BEGIN Recorded information

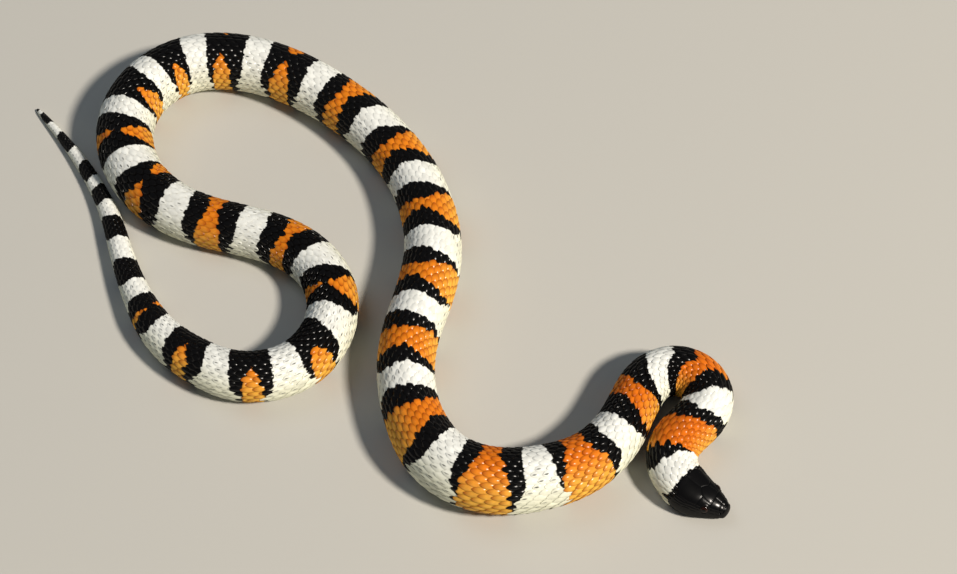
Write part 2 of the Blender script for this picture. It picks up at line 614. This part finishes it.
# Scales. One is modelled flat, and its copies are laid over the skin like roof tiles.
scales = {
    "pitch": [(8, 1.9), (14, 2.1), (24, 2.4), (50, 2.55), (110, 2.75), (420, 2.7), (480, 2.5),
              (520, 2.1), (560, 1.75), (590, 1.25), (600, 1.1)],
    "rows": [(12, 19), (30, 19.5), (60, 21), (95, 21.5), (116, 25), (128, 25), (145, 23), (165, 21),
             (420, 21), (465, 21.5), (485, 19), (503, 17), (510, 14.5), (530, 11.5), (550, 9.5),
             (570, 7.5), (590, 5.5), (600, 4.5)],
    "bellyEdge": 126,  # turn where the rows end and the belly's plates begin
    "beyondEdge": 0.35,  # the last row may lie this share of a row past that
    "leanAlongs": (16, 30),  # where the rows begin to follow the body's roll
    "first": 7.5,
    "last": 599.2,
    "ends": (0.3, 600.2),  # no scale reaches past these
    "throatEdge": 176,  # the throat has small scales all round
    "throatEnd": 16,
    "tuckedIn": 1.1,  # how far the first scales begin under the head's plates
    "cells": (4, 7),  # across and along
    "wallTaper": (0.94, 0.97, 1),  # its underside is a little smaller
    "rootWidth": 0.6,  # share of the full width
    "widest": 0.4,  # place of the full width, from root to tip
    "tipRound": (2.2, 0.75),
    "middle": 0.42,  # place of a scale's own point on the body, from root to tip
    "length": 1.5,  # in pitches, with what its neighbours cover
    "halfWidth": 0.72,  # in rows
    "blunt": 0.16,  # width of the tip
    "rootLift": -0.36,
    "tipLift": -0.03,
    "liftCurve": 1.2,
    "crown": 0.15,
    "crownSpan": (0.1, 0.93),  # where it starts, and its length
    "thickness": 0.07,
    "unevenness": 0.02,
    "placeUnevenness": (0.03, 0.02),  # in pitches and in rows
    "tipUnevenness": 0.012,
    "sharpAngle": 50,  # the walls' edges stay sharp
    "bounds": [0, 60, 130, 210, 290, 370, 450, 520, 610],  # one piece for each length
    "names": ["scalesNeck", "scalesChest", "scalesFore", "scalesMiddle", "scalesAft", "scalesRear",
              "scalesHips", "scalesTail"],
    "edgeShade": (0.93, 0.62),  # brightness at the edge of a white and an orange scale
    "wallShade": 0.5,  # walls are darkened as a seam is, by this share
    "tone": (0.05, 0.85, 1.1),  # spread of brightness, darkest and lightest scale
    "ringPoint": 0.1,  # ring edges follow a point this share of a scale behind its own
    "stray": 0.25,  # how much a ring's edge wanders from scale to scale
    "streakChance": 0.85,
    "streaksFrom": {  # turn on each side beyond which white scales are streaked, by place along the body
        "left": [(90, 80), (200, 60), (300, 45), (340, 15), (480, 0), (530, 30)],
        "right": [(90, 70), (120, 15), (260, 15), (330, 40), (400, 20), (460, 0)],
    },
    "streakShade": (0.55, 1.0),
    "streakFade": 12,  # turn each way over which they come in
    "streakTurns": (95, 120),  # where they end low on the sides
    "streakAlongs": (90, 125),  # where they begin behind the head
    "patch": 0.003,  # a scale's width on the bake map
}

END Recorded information

## Goal
Extract the data in full. Keep it word for word.

## Solution below
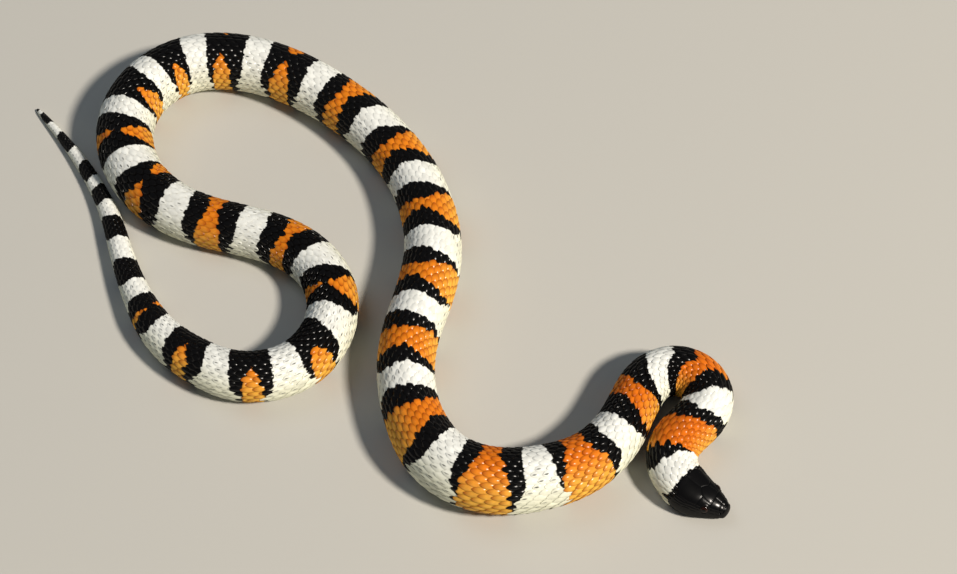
Write part 2 of the Blender script for this picture. It picks up at line 614. This part finishes it.
# Scales. One is modelled flat, and its copies are laid over the skin like roof tiles.
scales = {
    "pitch": [(8, 1.9), (14, 2.1), (24, 2.4), (50, 2.55), (110, 2.75), (420, 2.7), (480, 2.5),
              (520, 2.1), (560, 1.75), (590, 1.25), (600, 1.1)],
    "rows": [(12, 19), (30, 19.5), (60, 21), (95, 21.5), (116, 25), (128, 25), (145, 23), (165, 21),
             (420, 21), (465, 21.5), (485, 19), (503, 17), (510, 14.5), (530, 11.5), (550, 9.5),
             (570, 7.5), (590, 5.5), (600, 4.5)],
    "bellyEdge": 126,  # turn where the rows end and the belly's plates begin
    "beyondEdge": 0.35,  # the last row may lie this share of a row past that
    "leanAlongs": (16, 30),  # where the rows begin to follow the body's roll
    "first": 7.5,
    "last": 599.2,
    "ends": (0.3, 600.2),  # no scale reaches past these
    "throatEdge": 176,  # the throat has small scales all round
    "throatEnd": 16,
    "tuckedIn": 1.1,  # how far the first scales begin under the head's plates
    "cells": (4, 7),  # across and along
    "wallTaper": (0.94, 0.97, 1),  # its underside is a little smaller
    "rootWidth": 0.6,  # share of the full width
    "widest": 0.4,  # place of the full width, from root to tip
    "tipRound": (2.2, 0.75),
    "middle": 0.42,  # place of a scale's own point on the body, from root to tip
    "length": 1.5,  # in pitches, with what its neighbours cover
    "halfWidth": 0.72,  # in rows
    "blunt": 0.16,  # width of the tip
    "rootLift": -0.36,
    "tipLift": -0.03,
    "liftCurve": 1.2,
    "crown": 0.15,
    "crownSpan": (0.1, 0.93),  # where it starts, and its length
    "thickness": 0.07,
    "unevenness": 0.02,
    "placeUnevenness": (0.03, 0.02),  # in pitches and in rows
    "tipUnevenness": 0.012,
    "sharpAngle": 50,  # the walls' edges stay sharp
    "bounds": [0, 60, 130, 210, 290, 370, 450, 520, 610],  # one piece for each length
    "names": ["scalesNeck", "scalesChest", "scalesFore", "scalesMiddle", "scalesAft", "scalesRear",
              "scalesHips", "scalesTail"],
    "edgeShade": (0.93, 0.62),  # brightness at the edge of a white and an orange scale
    "wallShade": 0.5,  # walls are darkened as a seam is, by this share
    "tone": (0.05, 0.85, 1.1),  # spread of brightness, darkest and lightest scale
    "ringPoint": 0.1,  # ring edges follow a point this share of a scale behind its own
    "stray": 0.25,  # how much a ring's edge wanders from scale to scale
    "streakChance": 0.85,
    "streaksFrom": {  # turn on each side beyond which white scales are streaked, by place along the body
        "left": [(90, 80), (200, 60), (300, 45), (340, 15), (480, 0), (530, 30)],
        "right": [(90, 70), (120, 15), (260, 15), (330, 40), (400, 20), (460, 0)],
    },
    "streakShade": (0.55, 1.0),
    "streakFade": 12,  # turn each way over which they come in
    "streakTurns": (95, 120),  # where they end low on the sides
    "streakAlongs": (90, 125),  # where they begin behind the head
    "patch": 0.003,  # a scale's width on the bake map
}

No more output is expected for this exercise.